Молчал старый священник в серой рясе, склонив белую, как лунь, голову, прикрыв чело и глаза рукой.
На него падал красноватый свет лампы. Черная тень от руки затенила бледное чело.
Развалились на стульях, а хозяин на цыпочках подходил то к одному, то к другому, предлагая чаю.
Тут же сидел поклонник Петербургского мистика, колупая угреватое лицо свое.
Поповский приютился у печки и еще до начала сообщения заблаговременно скривил свой рот.
В открытое окно рвался ветерок, донося запах сиреней.
Вспомнил Дрожжиковский белую сирень. Говорил о забвении болезней и печалей.
Огромный синий купол закрыл собою закат; его края рдели и сверкали; его тень пала на Москву.
А Дрожжиковский упомянул о потоке времени, и, казалось, глаза его видели туманную Вечность.
Он воскрешал угасших великанов; он связывал их мысли; он видел движение этой мысли, указывая на повороты ее.
И всем казалось, что они сидят на утлом суденышке среди рева свинцовых волн, а Дрожжиковский их опытный кормчий.
Он говорил о залпах ракет и фейерверке мыслей и грез; он спрашивал только: "Где теперь эти ракеты?"
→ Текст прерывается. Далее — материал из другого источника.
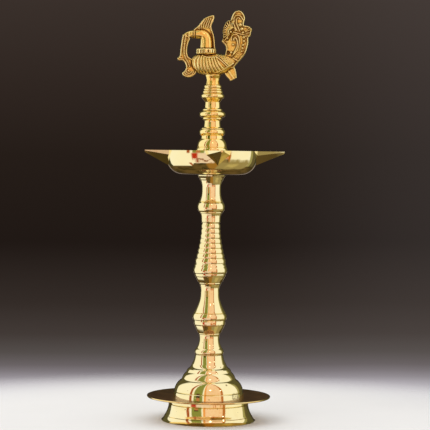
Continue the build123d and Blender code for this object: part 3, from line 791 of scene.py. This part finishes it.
def pedestal_map():
    table = np.array(PEDESTAL)
    r = np.interp(GZ, table[:, 0], table[:, 1])
    half = np.where(np.abs(GX) < r, np.sqrt(np.clip(r * r - GX**2, 0, None)), (r - np.abs(GX)) * 1.5)
    return np.where(GZ < 9.7, half, -5) + 2 * np.minimum(GZ, 0)


def neck_map():
    neck = tube(curve(NECK), [4.9, 4.9, 4.9, 4.7, 4.3, 3.9, 3.4])
    share = ease(0.8, 2.0, neck)
    neck = neck * (1 - share) + blur(neck, 0.7) * share
    end = ease(-14.6, -14.0, GX)
    neck = neck * end - 3 * (1 - end)
    inner_ring = tube(np.array([(-15.3, 39.5), (-15.25, 39.5)]), [3.55])
    outer_ring = tube(np.array([(-16.7, 39.4), (-16.65, 39.4)]), [3.3])
    rings = join(inner_ring, outer_ring)
    band = np.maximum(ease(0.75, 0.35, np.abs(GX + 15.25)), ease(0.7, 0.3, np.abs(GX + 16.7)))
    core = tube(np.array([(-13.5, 39.5), (-17.5, 39.5)]), [2.6])
    beak = tube(curve(BEAK), [3.0, 2.6, 1.75, 1.1, 0.5], 0.85)
    return join(neck, rings * band - 3 * (1 - band), core, beak, blend=0.15)


def collar_map():
    """A ring of oblong beads round the neck."""
    k = np.clip((GX + 5.6) / 8.0, -1, 1)
    collar = 6.9 * np.sqrt(1 - k**2) - 3 * np.maximum(np.abs(GX + 5.6) - 8.0, 0)
    up = (GZ - 26.1) / 2.0
    block = np.clip(1 - np.abs(up) ** 3.2, 0, 1) ** 0.7
    for gap in (-11.8, -9.8, -7.4, -3.9, -0.6, 1.0):
        block = block * ease(0.05, 0.42 if gap != -3.9 else 0.8, np.abs(GX - gap))
    return np.where(np.abs(up) < 1.1, collar - 0.9 + 0.95 * block, -3)


def crest_map():
    inside = depth(curve(CREST, closed=True))
    panel = ease(0.9, 1.3, inside)
    crest = slab(inside, 1.45, 0.7) - 0.55 * panel
    for stroke in CREST_STROKES:
        crest = crest + panel * ridge(curve(stroke), 0.42, 0.6)
    mane = ridge(curve([(-1.6, 45.2), (0.0, 38.5), (0.6, 32.0), (0.6, 26.0)]), 0.75, 0.5)
    return crest + mane * (inside > 0)


def garland_map():
    inside = depth(curve(GARLAND, closed=True))
    panel = ease(0.95, 1.3, inside)
    garland = slab(inside, 1.75, 0.8) - 0.6 * panel
    garland = garland + panel * beads_on(curve(GARLAND_BEADS), 1.35, 0.75, 0.75)
    garland = garland + ridge(curve([(-24.3, 20.6), (-26.0, 20.6), (-27.9, 20.3)]), 0.6, 0.6)
    for radius in (1.9, 3.3):
        turn = np.radians(np.arange(175, 375, 20))
        arc = np.stack([-19.0 + radius * 1.1 * np.cos(turn), 10.4 + radius * np.sin(turn)], 1)
        garland = garland + panel * ridge(arc, 0.4, 0.6)
    garland = garland + panel * bead(-19.2, 10.6, 0.9, 0.6)
    drop = bead(-18.9, 38.0, 1.1)
    return np.maximum(garland, np.where(drop > 0, drop + 1.6, -5))


def tail_map():
    inside = depth(curve(TAIL, closed=True))
    panel = ease(1.0, 1.4, inside)
    tail = slab(inside, 2.3, 0.9) - 0.8 * panel
    for points, half_width, height in TAIL_LINES:
        tail = tail + ease(0.1, 0.6, inside) * ridge(curve(points), half_width, height)
    fan = ease(-0.3, 0.3, depth(np.array(FAN)))
    tail = tail * (1 - fan) + (slab(inside, 2.3, 0.9) - 1.35 * ease(0.3, 0.9, inside)) * fan
    for angle in FAN_ANGLES:
        c, s = math.cos(math.radians(angle)), math.sin(math.radians(angle))
        ray_start = (FAN_HUB[0] + 2.0 * c, FAN_HUB[1] + 2.0 * s)
        ray_end = (FAN_HUB[0] + 9.5 * c, FAN_HUB[1] + 9.5 * s)
        ray = np.array([ray_start, ray_end])
        tail = tail + ease(0.05, 0.35, inside) * ridge(ray, 0.6, 1.4) * fan
    for x, z, radius in FAN_BEADS:
        lobe = bead(x, z, radius)
        tail = np.where(lobe > 0, np.maximum(tail, lobe + 1.1), tail)
    for x, z, radius in TAIL_BEADS:
        tail = tail + bead(x, z, radius, min(radius, 1.0)) * ease(0.0, 0.4, inside)
    row = np.floor(GZ / 1.1)
    dx, dz = ((GX + (row % 2) * 0.625) % 1.25) - 0.625, (GZ % 1.1) - 0.55
    dots = np.sqrt(np.clip(1 - (dx**2 + dz**2) / 0.42**2, 0, 1))
    tail = tail + 0.45 * dots * ease(-0.3, 0.2, depth(np.array(DOTTED)))
    hollow = np.hypot((GX - 11.7) / 1.5, (GZ - 25.2) / 1.8)
    tail = tail - 1.3 * ease(1.1, 0.6, hollow) * (inside > 0.3)
    return tail


def tab_map():
    inside = depth(curve(TAB, closed=True, per=4))
    panel = ease(0.8, 1.1, inside)
    rib = ridge(np.array([(11.5, 12.0), (16.3, 5.0)]), 0.7, 0.4)
    return slab(inside, 1.8, 0.6) - 0.4 * panel + panel * rib


def peacock_maps():
    """Half thickness of the bird, and how far each place is hand-polished."""
    trunk = join(body_map(), pedestal_map(), blend=0.6)
    neck = neck_map()
    whole = join(trunk, crest_map(), garland_map(), tail_map(), tab_map(), neck, blend=0.15)
    whole = join(whole, collar_map(), blend=0.1)
    edge_line = curve(EDGE_LINE)
    edge_height = np.interp(GX, edge_line[:, 0], edge_line[:, 1])
    below_edge = ease(0.2, 1.0, edge_height - 0.6 - GZ)
    belly = below_edge * ease(0.3, -0.3, np.abs(trunk - whole) - 0.3)
    throat = ease(-0.4, 0.0, neck - whole + 0.1)
    return whole, np.maximum(belly, throat)


def net_surface(field, start, step):
    """Closed quad mesh where the field changes sign, one point in each grid cell that the surface crosses."""
    inside = field < 0
    corners = [(a, b, c) for a in (0, 1) for b in (0, 1) for c in (0, 1)]
    cells = tuple(n - 1 for n in field.shape)

    def window(values, corner):
        return values[tuple(slice(o, o + n) for o, n in zip(corner, cells))]

    count = sum(window(inside, corner).astype(np.int8) for corner in corners)
    at = np.argwhere((count > 0) & (count < 8))
    number = np.full(cells, -1, np.int64)
    number[tuple(at.T)] = np.arange(len(at))
    value = [field[tuple((at + corner).T)] for corner in corners]
    total, crossings = np.zeros((len(at), 3)), np.zeros(len(at))
    for i, a in enumerate(corners):
        for j, b in enumerate(corners):
            if j <= i or sum(p != q for p, q in zip(a, b)) != 1:
                continue
            crosses = (value[i] < 0) != (value[j] < 0)
            share = np.where(crosses, value[i] / np.where(crosses, value[i] - value[j], 1.0), 0.0)
            spot = np.array(a) + share[:, None] * (np.array(b) - np.array(a))
            total += spot * crosses[:, None]
            crossings += crosses
    points = np.array(start) + (at + total / crossings[:, None]) * step
    quads = []
    for axis in range(3):
        u, v = (axis + 1) % 3, (axis + 2) % 3
        low = [slice(1, -1)] * 3
        high = list(low)
        low[axis], high[axis] = slice(0, -1), slice(1, None)
        a, b = inside[tuple(low)], inside[tuple(high)]
        edge = np.argwhere(a != b)
        grid = edge + [0 if i == axis else 1 for i in range(3)]
        first = a[tuple(edge.T)]
        ring = []
        for du, dv in ((0, 0), (1, 0), (1, 1), (0, 1)):
            cell = grid.copy()
            cell[:, u] -= du
            cell[:, v] -= dv
            ring.append(number[tuple(cell.T)])
        quad = np.stack(ring, 1)
        quad[~first] = quad[~first][:, ::-1]
        quads.append(quad)
    return points, np.vstack(quads)


def sample(values, x, z):
    """Values of a map between its grid points."""
    i, j = (x - XS[0]) / STEP, (z - ZS[0]) / STEP
    i0 = np.clip(i.astype(int), 0, len(XS) - 2)
    j0 = np.clip(j.astype(int), 0, len(ZS) - 2)
    fi, fj = i - i0, j - j0
    return (values[i0, j0] * (1 - fi) * (1 - fj) + values[i0 + 1, j0] * fi * (1 - fj)
            + values[i0, j0 + 1] * (1 - fi) * fj + values[i0 + 1, j0 + 1] * fi * fj)


GRID_FRONT = -9.5
GRID_BACK = 9.6


def make_peacock():
    """The cast bird: two equal relief halves back to back, bored for its stud, in place of the CAD node."""
    half, polish = peacock_maps()
    slope_x, slope_z = np.gradient(half, STEP)
    scale = np.sqrt(1 + slope_x**2 + slope_z**2)
    ys = np.arange(GRID_FRONT - STEP / 2, GRID_BACK + STEP, STEP)
    field = (np.abs(ys)[None, :, None] - half[:, None, :]) / scale[:, None, :]
    hole = STUD_RADIUS - np.hypot(GX[:, None, :], ys[None, :, None])
    hole = np.minimum(hole, STUD_DEPTH - GZ[:, None, :])
    field = np.maximum(field, hole)
    points, quads = net_surface(field, (XS[0], ys[0], ZS[0]), STEP)
    relief = sample((half - blur(half, 0.75)) / 0.3, points[:, 0], points[:, 2])
    shine = sample(polish, points[:, 0], points[:, 2])
    points = points * MM + [0, 0, peacock_seat]
    mesh = bpy.data.meshes.new("peacock_cast")
    mesh.vertices.add(len(points))
    mesh.vertices.foreach_set("co", points.astype(np.float32).ravel())
    mesh.loops.add(quads.size)
    mesh.loops.foreach_set("vertex_index", quads.astype(np.int32).ravel())
    mesh.polygons.add(len(quads))
    mesh.polygons.foreach_set("loop_start", np.arange(0, quads.size, 4, dtype=np.int32))
    mesh.update(calc_edges=True)
    mesh.validate()
    mesh.shade_smooth()
    for name, values in (("relief", relief), ("polish", shine)):
        attribute = mesh.attributes.new(name, "FLOAT", "POINT")
        attribute.data.foreach_set("value", values.astype(np.float32))
    made = bpy.data.objects.new("peacock_cast", mesh)
    scene.collection.objects.link(made)
    made.data.materials.append(cast_brass("antique_brass"))
    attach(made, "peacock")
    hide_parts("peacock")


# ------------------------------------------------------------------ the lamp


def dress(node, material):
    """Gives a CAD node one material."""
    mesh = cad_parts[node].data
    mesh.materials.clear()
    mesh.materials.append(material)


# the camera, fitted to the lamp's outline: metres, degrees below level, degrees of roll and millimetres
CAMERA_PLACE = (0.00313, -1.4203, 0.2082)
CAMERA_DIP = 1.853
CAMERA_ROLL = 0.804
CAMERA_LENS = 150.77
SENSOR_WIDTH = 36.0


def make_camera():
    """A long lens a little above the bowl. It is rolled, because the lamp stands upright in the model."""
    data = bpy.data.cameras.new("camera")
    data.lens = CAMERA_LENS
    data.sensor_width = SENSOR_WIDTH
    data.clip_start, data.clip_end = 0.05, 20.0
    camera = bpy.data.objects.new("camera", data)
    scene.collection.objects.link(camera)
    camera.matrix_world = (
        Matrix.Translation(CAMERA_PLACE)
        @ Matrix.Rotation(math.radians(90 - CAMERA_DIP), 4, "X")
        @ Matrix.Rotation(math.radians(CAMERA_ROLL), 4, "Z")
    )
    scene.camera = camera


make_camera()
make_world()
make_floor()
make_key_light()

bell_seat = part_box("base_bell")[0].z / MM
bell_pits = (
    (14.0, -20.1, bell_seat + 12.6, 1.0),
    (6.8, -21.6, bell_seat + 14.6, 0.8),
    (-28.6, -16.4, 13.6, 0.9),
)
bell_smudges = ((20.4, -19.0, bell_seat + 3.2, 3.6), (22.6, -16.6, bell_seat + 1.8, 3.2))
turned = polished_brass("polished_brass", bell_pits, bell_smudges)
golden = polished_brass("golden_brass", tarnish=0.04, gold=0.7)
steel = bright_steel("steel")
rubber = washer_rubber("rubber")
for node in ("base_foot", "base_bell", "lower_stem", "middle_stem", "upper_stem", "oil_bowl"):
    dress(node, turned)
dress("finial_column", golden)
dress("drip_plate", tarnished_brass("tarnished_brass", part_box("drip_plate")[1].x / MM))
steel_pieces = (
    "tie_rod",
    "clamp_washer",
    "clamp_nut",
    "lower_stud",
    "middle_stud",
    "upper_stud",
    "column_stud",
    "peacock_stud",
)
for node in steel_pieces:
    dress(node, steel)
for node in ("lower_bowl_seal", "upper_bowl_seal"):
    dress(node, rubber)
make_peacock()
Он сравнивал мысли философов и поэтов с растаявшей пеной изумрудного моря; он спрашивал у присутствующих: "Где она?"
И молчал священник в серой рясе, склонив белую голову, прикрыв бледное чело и ясные очи дрожащей рукой.
Зарница мигнула из синего купола, закрывшего закат. На лица слушающих падали тени, преображая лица, выдвигая складки грусти и меланхолии.
Но это только казалось от падающих теней; а на самом деле лица их ничего не выражали; все они были довольны собой и Дрожжиковским.
Хотя сам Дрожжиковский не был доволен ни собой, ни умственным движением XIX столетия.
Он сравнивал его с мерцанием болотных огоньков: он спрашивал, стуча по столу: "Где они?"
А ему кивали белые сирени из окна знакомыми сердцу взмахами; это было цветочное забвение.
Синий купол сползал с зорьки. Из-под купола смеялась зорька задушевным, ребяческим смехом.
Дрожжиковский стучал по столу, а в глазах Дрожжиковского отражалась розовая зорька… И казался Дрожжиковский большим, добрым ребенком.
Нашла полоса грусти. Он стоял среди присутствующих, теребя черный ус, насмешливо кивая головой.